Prima clinica per "giocatori drogati" in UK
Programma di disintossicazione alla stregua di patologie di dipendenza come droga e alcolici.
Da anni è un tema particolarmente discusso, tra i giocatori ma soprattutto tra le istituzioni e i media generalisti: la dipendenza dai videogiochi. Può effettivamente essere un problema per una determinata fascia di gamer? È più semplicemente una "caccia alle streghe" determinata da superficialità e strumentalizzazioni di vario genere?
I pareri rimangono contrastanti ma è notizia di questi giorni l'apertura della prima clinica di riabilitazione per persone dipendenti dai videogiochi nel Regno Unito. Secondo quanto riporta il Telegraph, la patologia comporta "malnutrizione, abbattimento delle relazioni sociali e problemi di postura" e sarebbe principalmente determinata dal gioco online, la cui crescita avrebbe acuito anche la rilevanza del fenomeno.
Brodway Lodge, una clinica che solitamente accoglie persone con problemi di droga, alcol e gioco d'azzardo, ha deciso di dedicarsi anche a coloro affetti da "giochite". Il programma è costituito da 12 step che includono attività di terapia di gruppo, visione di filmati e addirittura "obiettivi terapeutici inclusi pulizia e igiene personale".
Il responsabile Brian Dudley ha dichiarato di avere anche un paziente ventitreenne che gioca su PC anche per 8 ore consecutive senza che i familiari intervengano in qualche modo.
"Abbiamo sviluppato un programma in 12 livelli ma non si può dire a qualcuno di non usare mai più Internet", ha dichiarato Dudley. "Quindi ci siamo dedicati a tutti i problemi che riguardano l'utilizzo dei videogiochi per assicurarci che ci siano segnali attraverso i quali una persona dipendente riconosca che il suo utilizzo sta diventando un problema".
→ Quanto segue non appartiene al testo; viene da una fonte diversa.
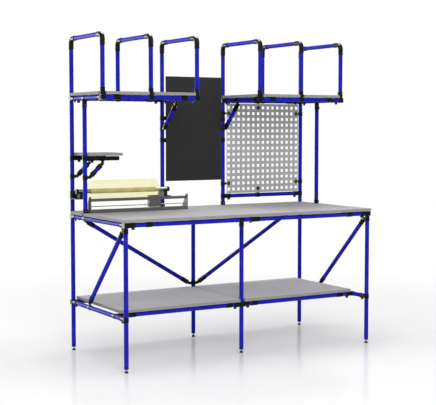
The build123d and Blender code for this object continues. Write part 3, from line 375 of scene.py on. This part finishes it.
wound_profile = []
for turn in range(end_turns):
    height = roll_left + end_step * (turn % 2)
    wound_profile += [(radius, height) for radius in turn_span(turn)]
wound_profile += [(roll_radius - edge_drop, roll_left + edge_start), (roll_radius, roll_left + edge_end)]
wound_profile += [
    (roll_radius - slack, slack_left), (roll_radius, swell_middle), (roll_radius - slack, slack_right),
]
wound_profile += [(roll_radius, roll_right - edge_end), (roll_radius - edge_drop, roll_right - edge_start)]
for turn in reversed(range(end_turns)):
    height = roll_right - end_step * (turn % 2)
    wound_profile += [(radius, height) for radius in reversed(turn_span(turn))]
wound_profile.append(wound_profile[0])
shape = bmesh.new()
turned(shape, Vector((0, roll_y, roll_z)), right, wound_profile, steps=72)
wound = make_piece("wound_film", shape, film, "roll", sharp=30)
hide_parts("film_roll")

# Core: a thin tube wound of light kraft card, pushed over the bar with the film on it.
# It is matt, with fibre flecks drawn at 2.6 mm and the soft seams of its plies every 120 mm.
core_card, tree, shader = new_finish("wound_card")
place = add(tree, "TexCoord", {})["Object"]
fibre = add(tree, "TexNoise", {"Vector": place, "Scale": 380.0, "Detail": 4.0, "Roughness": 0.7})["Fac"]
seam = add(tree, "TexWave", {"Vector": place, "Scale": 2.6, "Distortion": 1.5, "Detail": 1.0})["Fac"]
mixed = add(tree, "Math", {0: fibre, 1: seam}, operation="MULTIPLY")[0]
card = add(tree, "ValToRGB", {"Fac": mixed})["Color"]
ramp = card.node.color_ramp
ramp.elements[0].position, ramp.elements[1].position = 0.1, 0.6
ramp.elements[0].color, ramp.elements[1].color = linear("c6baa0"), linear("dad0b6")
relief = add(tree, "Bump", {"Height": mixed, "Strength": 0.25, "Distance": 0.0004})["Normal"]
for socket, value in (("Base Color", card), ("Normal", relief)):
    tree.links.new(value, shader.inputs[socket])
shader.inputs["Roughness"].default_value = 0.8
shader.inputs["Specular IOR Level"].default_value = 0.1
dress(core_card, "roll_core")

# Bench cutter: end plates, base, guide bar and carriage of aluminium, screwed together.
# They are brushed along the cutter and anodised grey, which gives them a dull sheen in fine lines. The lines
# are drawn 1.1 mm wide, so that they show.
cutter_grey, tree, shader = new_finish("grey_anodised_aluminium")
place = add(tree, "TexCoord", {})["Object"]
spread = add(tree, "Mapping", {"Vector": place, "Scale": (12.0, 900.0, 900.0)})["Vector"]
brush = add(tree, "TexNoise", {"Vector": spread, "Scale": 1.0, "Detail": 3.0})["Fac"]
grey = add(tree, "ValToRGB", {"Fac": brush})["Color"]
ramp = grey.node.color_ramp
ramp.elements[0].position, ramp.elements[1].position = 0.3, 0.7
ramp.elements[0].color, ramp.elements[1].color = linear("5a5856"), linear("6d6b68")
gloss = add(tree, "MapRange", {"Value": brush, 3: 0.35, 4: 0.5})[0]
relief = add(tree, "Bump", {"Height": brush, "Strength": 0.12, "Distance": 0.0002})["Normal"]
for socket, value in (("Base Color", grey), ("Roughness", gloss), ("Normal", relief)):
    tree.links.new(value, shader.inputs[socket])
shader.inputs["Specular IOR Level"].default_value = 0.12
shader.inputs["Metallic"].default_value = 0.1
dress(cutter_grey, "cutter_end_plates", "cutter_base", "cutter_guide_bar", "cutter_carriage")

# Screws that hold the cutter's end plates to its bars: three low button heads in each plate.
# They are turned steel under black zinc, with a round socket in the middle of each.
head_profile = [
    (0.0, 0.0006), (0.0014, 0.0006), (0.0015, 0.0012), (0.0023, 0.0012), (0.0032, 0.0008), (0.0035, 0.0),
    (0.0035, -0.0002), (0.0, -0.0002),
]
plate_faces = ((-0.882, -right), (-0.178, right))
screw_places = ((0.162, 0.996), (0.1595, 0.925), (0.1745, 0.925))
shape = bmesh.new()
for x, way in plate_faces:
    for y, z in screw_places:
        turned(shape, Vector((x, y, z)), way, head_profile, steps=24)
make_piece("cutter_screws", shape, black_zinc, "frame")

# Grip on the cutter's carriage: five small ribs milled into its front for the fingers.
# Their edges are broken by half a millimetre, so that each one takes a thin line of light.
grip_x, grip_y, grip_z = -0.434, 0.1476, 0.997
rib_count, rib_pitch, rib_edge = 5, 0.006, 0.0005
rib_size = Matrix.Diagonal((0.0024, 0.0016, 0.026, 1))
shape = bmesh.new()
for count in range(rib_count):
    spot = Matrix.Translation((grip_x + rib_pitch * count, grip_y, grip_z)) @ rib_size
    bmesh.ops.create_cube(shape, size=1.0, matrix=spot)
bmesh.ops.bevel(
    shape, geom=shape.edges[:], offset=rib_edge, segments=2, profile=0.5, affect="EDGES", material=-1
)
make_piece("carriage_grip", shape, cutter_grey, "carriage")

# Hold-down rod, blade, its pin and the roll's bar: stainless steel, ground along the bars and left bare.
# The grinding scratches give the bright metal soft streaks. They are drawn 0.8 mm wide, so that they show.
ground_steel, tree, shader = new_finish("ground_stainless_steel")
place = add(tree, "TexCoord", {})["Object"]
spread = add(tree, "Mapping", {"Vector": place, "Scale": (40.0, 1200.0, 1200.0)})["Vector"]
brush = add(tree, "TexNoise", {"Vector": spread, "Scale": 1.0, "Detail": 2.0})["Fac"]
gloss = add(tree, "MapRange", {"Value": brush, 3: 0.2, 4: 0.38})[0]
tree.links.new(gloss, shader.inputs["Roughness"])
shader.inputs["Base Color"].default_value = linear("97979a")
shader.inputs["Metallic"].default_value = 1.0
dress(ground_steel, "cutter_hold_rod", "blade_pin", "cutter_blade", "roll_shaft")

# Studio floor: one large sheet painted white, with a faint sheen, on which the table stands.
# It keeps the table's soft shadow and fades into a white background some metres away.
floor_half, fade_start, fade_end = 40.0, 1.4, 4.2


def seen_by_eye(tree):
    """1 where the camera sees a surface, also in gloss and through film, and 0 where it only gives light."""
    rays = add(tree, "LightPath", {})
    seen = add(tree, "Math", {0: rays["Is Camera Ray"], 1: rays["Is Glossy Ray"]}, operation="MAXIMUM")[0]
    return add(tree, "Math", {0: seen, 1: rays["Is Transmission Ray"]}, operation="MAXIMUM")[0]


floor_shape = bmesh.new()
bmesh.ops.create_grid(floor_shape, x_segments=1, y_segments=1, size=floor_half)
floor_mesh = bpy.data.meshes.new("studio_floor")
floor_shape.to_mesh(floor_mesh)
floor_shape.free()
floor = bpy.data.objects.new("studio_floor", floor_mesh)
bpy.context.scene.collection.objects.link(floor)
floor_paint, tree, shader = new_finish("white_studio_floor")
shader.inputs["Base Color"].default_value = linear("f6f6f6")
shader.inputs["Roughness"].default_value = 0.16
shader.inputs["Specular IOR Level"].default_value = 0.045
place = add(tree, "TexCoord", {})["Object"]
distance = add(tree, "VectorMath", {0: place}, operation="LENGTH")["Value"]
reach = {"Value": distance, 1: fade_start, 2: fade_end}
far = add(tree, "MapRange", reach, interpolation_type="SMOOTHSTEP")[0]
fade = add(tree, "Math", {0: far, 1: seen_by_eye(tree)}, operation="MULTIPLY")[0]
white = add(tree, "Emission", {"Color": (1.0, 1.0, 1.0, 1.0), "Strength": 1.0})[0]
faded = add(tree, "MixShader", {0: fade, 1: shader.outputs[0], 2: white})[0]
tree.links.new(faded, tree.nodes["Material Output"].inputs["Surface"])
floor_mesh.materials.append(floor_paint)

# Studio surround: plain white on all sides, which lights the table softly.
# It is white to the eye, in gloss and through the film, and a little dimmer as a light.
world = bpy.data.worlds.new("white_studio")
bpy.context.scene.world = world
world.use_nodes = True
tree = world.node_tree
strength = add(tree, "MapRange", {"Value": seen_by_eye(tree), 3: 0.62, 4: 1.0})[0]
tree.nodes["Background"].inputs["Color"].default_value = (1.0, 1.0, 1.0, 1.0)
tree.links.new(strength, tree.nodes["Background"].inputs["Strength"])

# Lights: square soft boxes, hung round the table and aimed at it. Three of them light it plainly, and the
# two gleams only show in its gloss: one on the left faces of the tubes and one over the boards.


def softbox(name, place, target, size, power, diffuse=True):
    """Hang a square soft light and aim it; without diffuse it shows in gloss only."""
    lamp = bpy.data.lights.new(name, "AREA")
    lamp.shape, lamp.size, lamp.energy = "SQUARE", size, power
    hung = bpy.data.objects.new(name, lamp)
    hung.location = place
    hung.rotation_euler = (Vector(target) - Vector(place)).to_track_quat("-Z", "Y").to_euler()
    hung.visible_diffuse = diffuse
    bpy.context.scene.collection.objects.link(hung)


softbox("key_light", (-2.2, -5.2, 4.0), (0, 0, 0.7), 3.0, 125)
softbox("top_light", (0.1, 0.2, 5.0), (0, 0, 0.9), 2.6, 90)
softbox("side_light", (-3.4, 4.2, 2.0), (0, 0, 1.1), 2.4, 40)
softbox("side_gleam", (-3.1, 4.6, 1.2), (-0.9, 0, 1.0), 2.6, 190, diffuse=False)
softbox("top_gleam", (0.3, 0.6, 4.8), (0, 0, 0.9), 2.4, 560, diffuse=False)

# Camera at the photograph's place and angle: in front of the table and to its left, 1.45 m above the
# floor and turned slightly down.
camera_tilt, camera_turn = 0.0686, 0.5347
lens_camera = bpy.data.cameras.new("photo_camera")
lens_camera.lens = 89.6
photo_camera = bpy.data.objects.new("photo_camera", lens_camera)
photo_camera.location = (-3.6754, -6.1491, 1.4537)
photo_camera.rotation_euler = (math.pi / 2 - camera_tilt, 0.0, -camera_turn)
bpy.context.scene.collection.objects.link(photo_camera)
bpy.context.scene.camera = photo_camera
bpy.context.scene.view_settings.view_transform = "Standard"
I sintomi sarebbero crescita dell'aggressività, alimentazione irregolare, orari sballati del sonno ed esclusione sociale. Un'altra attività è quella volta a capire quali siano le percentuali di utenti che soffrono di tali status. "Posso dire che una percentuale tra il 5 e il 10 per cento dei compagni o dei familiari conosce qualcuno dipendente dal gioco online", ha spiegato Dudley.
Peter Smith ha rincarato la dose, dichiarando che le sessioni infinite online potrebbero persino far dimenticare a certe persone di mangiare e condurle "in una condizione assimilabile all'anoressia".
"Si ha una relazione con i personaggi presenti nel gioco che instaura un feeling artificiale, creato dalle proprie endorfine, nel momento in cui si uccide qualche mostro o si risolve un problema", ha continuato, riferendosi alle forti sensazioni di immedesimazione determinate dall'interattività.
Il leader dell'ELSPA, Michael Rawlinson, ha comunque voluto spezzare una lancia in favore dei giochi affermando che "i videogame stanno diventando progressivamente il modello principale di intrattenimento nel Regno Unito e siamo fermamente convinti nell'impatto positivo che questi ultimi possono avere".
Ci piace pensare che se il problema esiste, riguardi solo una frangia limitata dell'utenza; dispiace che ci sia poca lucidità da parte di determinati organi d'informazione nell'affiancare il fenomeno culturale del videogioco nel suo insieme a queste tematiche, collegandole come se ci fosse un nesso di causalità che, onestamente, ci sembra difficile da riscontrare. Speriamo che iniziative come quella del Broadway Lodge riescano a sensibilizzare chi di dovere, permettendo di cirscoscrivere l'origine autentica del problema che sovente risiede in derive e problematiche sociali di portata ben più ampia.